On 28 August 1999, Chile adopted privacy protective legislation. Law 19628 provides a set of detailed guidelines, principles and rules relating to the gathering, use, processing, storage and export of personal data. To be legal, all the above acts require the person’s written consent. The law does not create a data protection authority. Its application is monitored by ordinary courts. Personal data registrars are bound to respect professional secrecy rules. Data subjects are entitled to access and correct the data relating to them and to claim compensation where loss or damage is suffered as a result of the use or disclosure of such data. Infringement of the legislation entails administrative, civil and penal liability. Special provisions apply on financial, commercial, banking and medical data.

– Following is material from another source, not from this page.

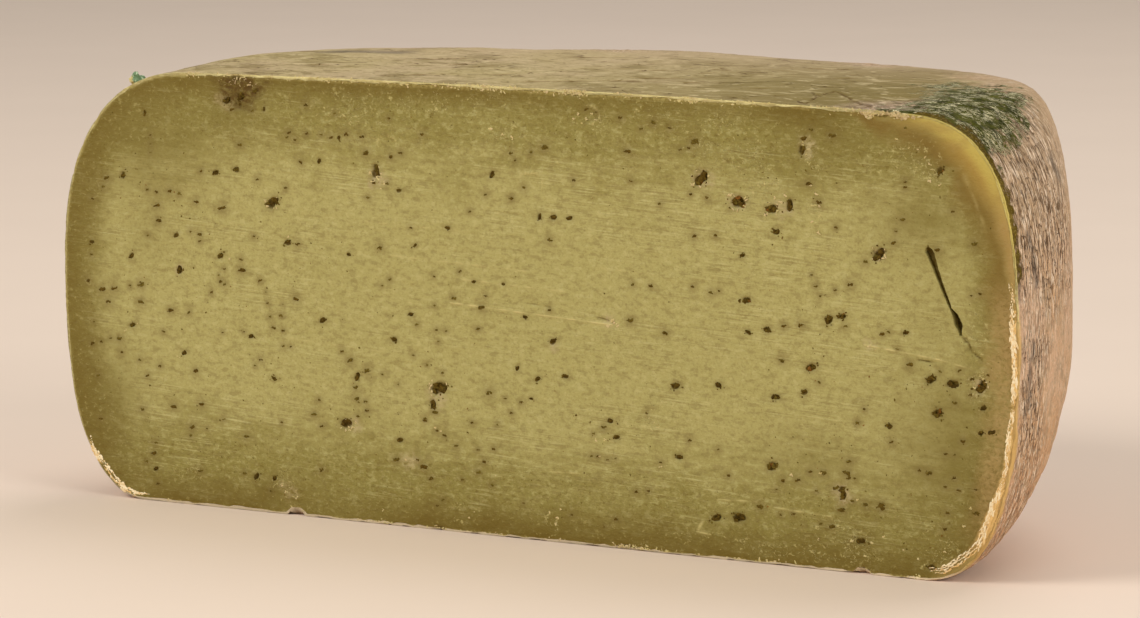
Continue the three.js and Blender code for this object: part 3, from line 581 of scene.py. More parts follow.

Gotta love the absence of a data protection officer. The law also does not specify penalties like the UK Data Protection Act or Swiss law. To be fair, I think the Argentines also only have something basic on the books.

Why is this fun? Well, like everyone here, we are in possession of a “cedula de etrangeros”, or a “papers pliss” kind of mandatory national ID card. The “RUT”, which I can only assume was originally some sort of pension information, serves as a universal identifying number. All government agencies are tied into the database containing these — companies also have these, as well as some contracts. It’s used it for taxes, pensions, passoprts, etc. etc. etc.

(Yes, that is a Cedula above; the smudged bit is my RUT, and I’m not going to put you through the agony of my ugly mug more than once on this page.) So, what’s the deal?

The RUT isn’t just used by the government, but by your bank, insurance and other organizations as an ID. Sounds good, except that it’s also your supermarket loyalty ID, your video club membership number, and your identifier for anything you can possibly imagine–it’s given openly over the phone, the Internet (often via unencrypted authentication elements even in SSL-protected pages), to the pizza delivery guy, you get the idea. As it turns out, everyone who asks for your RUT (i.e. everone) has full access to the RUT database (or whatever it’s called).

Bills of participating enterprises are payable online via two websites, one of which, when I logged in (using my RUT as user ID, with a 6-digit numeric password, no more are possible, and it only works under IE, let me check out my entire phone history for the month. What’s interesting is that at first I typed in the wrong phone number — and got someone else’s entire call history, along with their name, address and, you guessed it, RUT.

At risk of sounding like I’m scoffing — I’m not, just incredulous — this is in an environment where I’m asked to put two pen dashes across the face of a signed check “for security” because, as we all know, once you’ve written over a check, it can’t be forged. When confronted with the incongruity of this, at least two people I spoke with responded with some variation on “but this is South America / Chile.” It could never happen here.

In absence of enough time to put together a properly thought-through post, I’ll leave it to you, dear reader, to come up with your own conclusions as to the potential for identity theft once someone cottons onto the fact that English (and extremely poor Dutch and German) aren’t the only language in which a lot of gullible, not-terribly-technical people do business online.